= Josh Sugarmann =

American gun control activist

Josh Sugarmann is an American gun control activist and researcher of gun violence in the United States. Sugarmann is the founder and executive director of the Violence Policy Center (VPC), a non-profit advocacy and educational organization. He is the author of two books on gun control and gun violence, and has written a blog on these issues for the Huffington Post.

==Early life and education==

Sugarmann grew up in Newtown, Connecticut, graduating in the high school class of 1978. He graduated from Boston University with a degree in journalism.

==Career==
After college, Sugarmann moved to Washington, D.C., where he became engaged in public interest activities. After serving as a press officer in the national office of Amnesty International USA he became the director of communications for the National Coalition to Ban Handguns (now known as the Coalition to Stop Gun Violence).

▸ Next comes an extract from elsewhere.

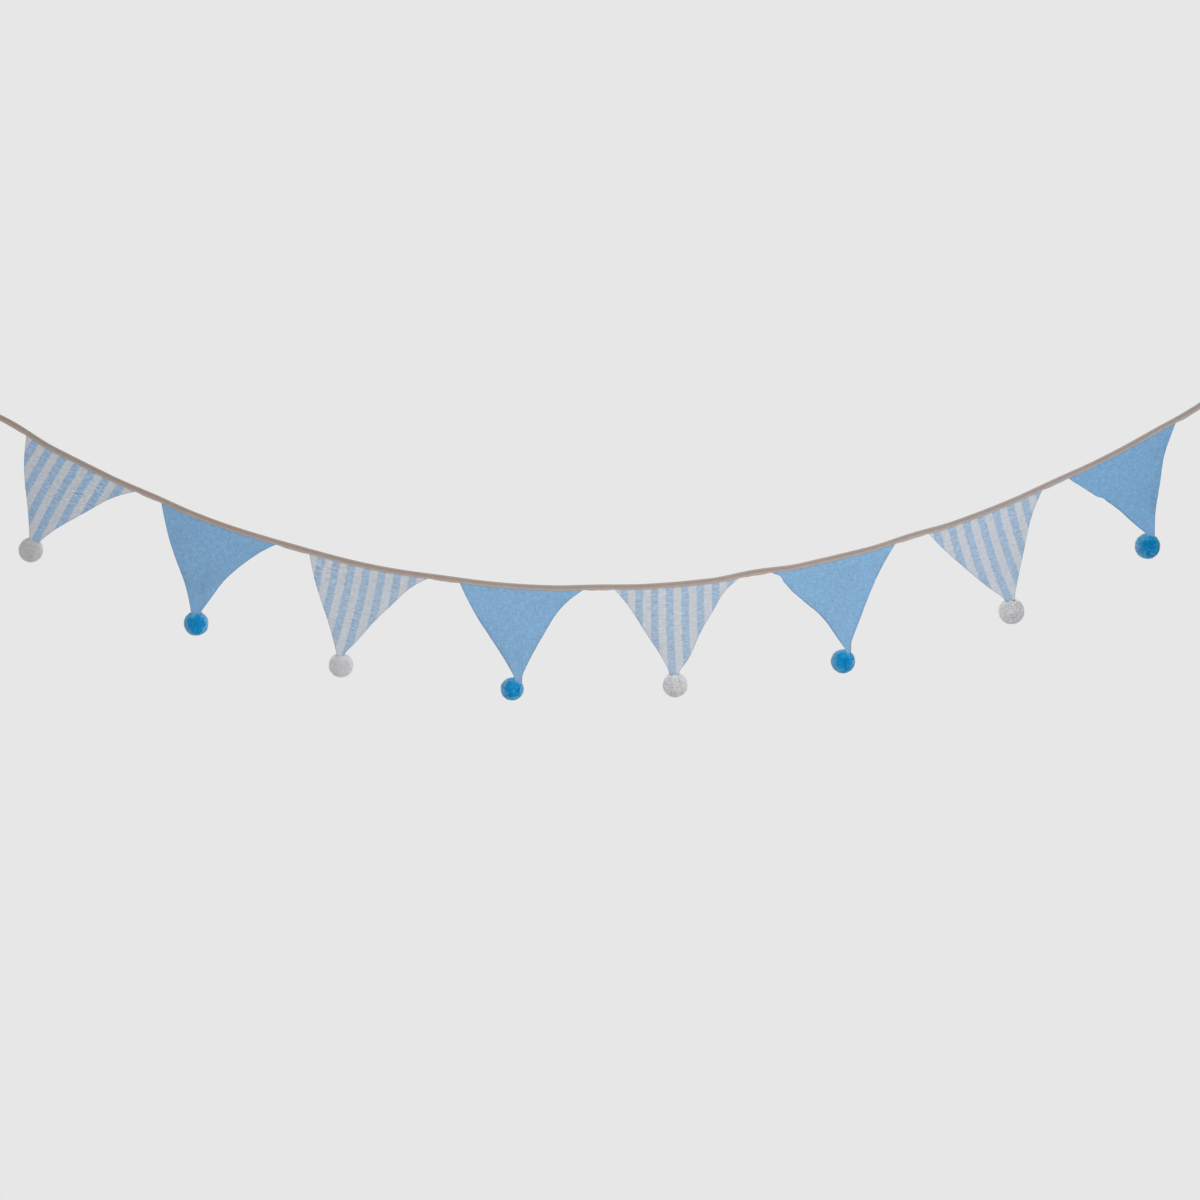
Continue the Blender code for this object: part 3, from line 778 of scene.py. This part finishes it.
def cloth_depth(row, across, down, place, left_bow, right_bow):
    """How far the sheet stands back: (curl + pleats - belly - creases - crinkle) x a fade to 0 at the tape
    and at the tip. The curl is a drawn-in side's bow, falling off with the cube of the distance from that
    side."""
    fade = smooth(down / TOP_EASE) * smooth((TIP_FLAT - down) / TIP_EASE)
    belly = row.belly * MM * np.sin(np.pi * across) * np.sin(np.pi * down) * (1 - down) ** 0.6
    curl = np.maximum(-left_bow, 0) * (1 - across) ** 3 + np.maximum(right_bow, 0) * across ** 3
    pleat = PLEAT * np.cos(4 * np.pi * across) * smooth((down - PLEAT_FROM) / PLEAT_EASE)
    fine = smooth(down / 0.10) * smooth((0.97 - down) / 0.10) * smooth((TIP_FLAT + 0.02 - down) / 0.1)
    small = crease_depth(row, place) + crinkle(place, int(row.name))
    return (CURL_SHARE * curl - belly + pleat) * fade - small * fine


tips = {row.name: corners_and_tip(row)[2] for row in PENNANTS}
print("tips at x, z:", {name: np.round(tip, 3).tolist() for name, tip in tips.items()})

# %% [markdown]
# ## Which way the cloth lies in a pennant
#
# A stripe shows the direction of the warp. It runs square to the tape, and near the sides, where the cloth
# is on the bias and stretches, it bends. So the UV map is worked out from the place on the pennant: the
# distance from the tip, turned by the warp's angle, with a bend that grows along the stripe and a fan that
# grows away from its middle. The plain pennants' threads and slubs follow the same map.

# %% Cloth coordinates
# pennant: turn in degrees, place of a blue stripe's middle in mm, bend and fan in thousandths to the mm
GRAIN = {
    "1": (-25.7, 2.70, -0.38, -0.18), "2": (-18.0, 0, -0.2, 0), "3": (-18.7, 9.27, 0.59, -0.09),
    "4": (-3.0, 0, 0.2, 0), "5": (4.3, 24.10, -0.32, 0.15), "6": (12.5, 0, -0.2, 0),
    "7": (24.4, 0.28, -0.72, -0.07), "8": (27.0, 0, 0.1, 0),
}


def cloth_uv(row, place):
    """With U and V the distances from the tip across and along the turned warp, in mm: the first coordinate
    is U + bend V^2 / 1000 + fan U V / 1000 - first, the second is V. Both are then given in metres."""
    turn, first, bend, fan = GRAIN[row.name]
    off = (place - tips[row.name]) / MM
    cos, sin = math.cos(math.radians(turn)), math.sin(math.radians(turn))
    u = off[..., 0] * cos + off[..., 1] * sin
    v = -off[..., 0] * sin + off[..., 1] * cos
    return np.stack([u + bend * v * v / 1000 + fan * u * v / 1000 - first, v], -1) * MM


print("stripes turn with the tape:", {name: grain[0] for name, grain in GRAIN.items()})

# %% [markdown]
# ## The pennants
#
# Each pennant is one closed sheet, 0.9 mm thick, whose front and back meet in a rounded edge. Each side has
# a narrow turned hem, which is part of the cloth: it thickens the edge a little, and a slightly darker line
# of painted shade runs along it. The grid's columns crowd together at the sides, at set distances in
# millimetres, so the round edge and the hem stay equally wide from the tape to the tip.

# %% The pennants
SHEET_HALF = 0.45 * MM
EDGE_ROUND = 0.6 * MM              # an edge's rounding, inwards from the side
HEM_RISE = 0.12 * MM               # the turned hem's extra half thickness
HEM_FROM, HEM_GROWS = 0.4 * MM, 0.8 * MM     # it begins this far in, and rises over this length
HEM_TO, HEM_FADES = 3.2 * MM, 1.2 * MM       # and ends there, after falling over this one
PRESSED_LEFT, PRESSED_RIGHT = (0.9 * MM, 1.4 * MM), (0.8 * MM, 1.3 * MM)   # the hem's painted shade line: place, reach
EDGE_STEPS = np.array([0, 0.2, 0.45, 0.8, 1.25, 1.8, 2.6, 3.6]) * MM
MIDDLE_COLUMNS = 62
TUCK_STEPS = np.array([0, 0.25, 0.6, 1.2, 3.75]) * MM   # rows inside the tape, from the top edge
CLOTH_ROWS, EVEN_TO = 81, 0.985    # even rows below it, to this share of the drop
TIP_ROWS = [0.991, 0.9965, 1.0]    # and then three close ones

# pennant: how dark the hem's painted shade line is on the left and right side, and from where to
# where down the left
HEM_SHADES = {
    "1": (0.25, 0.42, 0.0, 1.0), "2": (0.30, 0.35, 0.2, 1.0), "3": (0.30, 0.38, 0.0, 1.0),
    "4": (1.00, 0.50, 0.20, 0.95), "5": (0.42, 0.33, 0.1, 0.9), "6": (1.0, 0.45, 0.06, 0.95),
    "7": (0.48, 0.33, 0.15, 0.9), "8": (0.85, 0.50, 0.30, 0.92),
}
HEM_SHADE_LEAST = 0.25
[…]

In 1988 Sugarmann founded the Violence Policy Center, a 501(c3) gun control advocacy and educational group based in Washington, D.C. The Violence Policy Center is known mainly for its in-depth research on the firearms industry, the causes and effects of gun violence, and recommendations for regulatory policies to reduce gun violence.

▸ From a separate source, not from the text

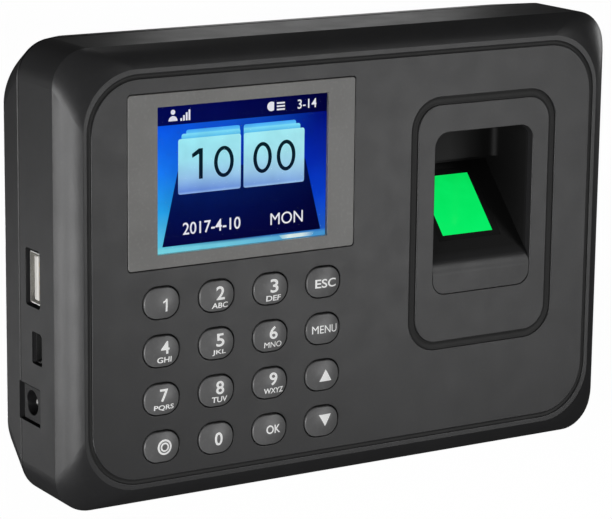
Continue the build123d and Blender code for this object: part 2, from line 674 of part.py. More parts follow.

Sugarmann has opposed the widespread availability of semi-automatic rifles. In 1988 he published a study titled Assault Weapons and Accessories in America. It examined the growing popularity of semiautomatic firearms, referring to them as "assault weapons". Together with the response to a mass shooting in Stockton, California the following year, his study has been credited for popularizing the use of the term "assault weapons." The study documents advertising by the gun industry that specifically refers to these weapons as assault rifles.

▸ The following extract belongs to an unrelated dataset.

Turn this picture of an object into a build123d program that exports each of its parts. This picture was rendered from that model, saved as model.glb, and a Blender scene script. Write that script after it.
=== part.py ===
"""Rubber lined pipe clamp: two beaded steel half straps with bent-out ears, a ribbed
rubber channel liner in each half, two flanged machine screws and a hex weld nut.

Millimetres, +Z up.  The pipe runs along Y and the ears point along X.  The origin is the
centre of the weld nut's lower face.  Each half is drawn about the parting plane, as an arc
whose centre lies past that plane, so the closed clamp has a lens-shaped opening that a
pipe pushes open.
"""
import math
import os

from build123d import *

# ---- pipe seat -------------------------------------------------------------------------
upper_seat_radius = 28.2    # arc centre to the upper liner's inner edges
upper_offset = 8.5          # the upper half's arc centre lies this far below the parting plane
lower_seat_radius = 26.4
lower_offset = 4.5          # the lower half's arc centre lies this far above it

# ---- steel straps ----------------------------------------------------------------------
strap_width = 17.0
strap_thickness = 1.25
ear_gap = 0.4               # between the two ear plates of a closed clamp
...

Sugarmann believes a full ban on handguns is necessary. He has also called for bans on semi-automatic rifles and firearm magazines with a capacity of more than 10 rounds. He maintains a Class One Federal Firearms License in Washington, D.C., which makes it legal for him to transfer and handle firearms.

==Books==
Sugarmann has written two books on gun control and gun violence. The first, National Rifle Association: Money, Firepower & Fear (1992), was an exposé of the National Rifle Association of America. The second, Every Handgun is Aimed at You: The Case for Banning Handguns (2000), gives reasons to ban private possession of handguns in the United States.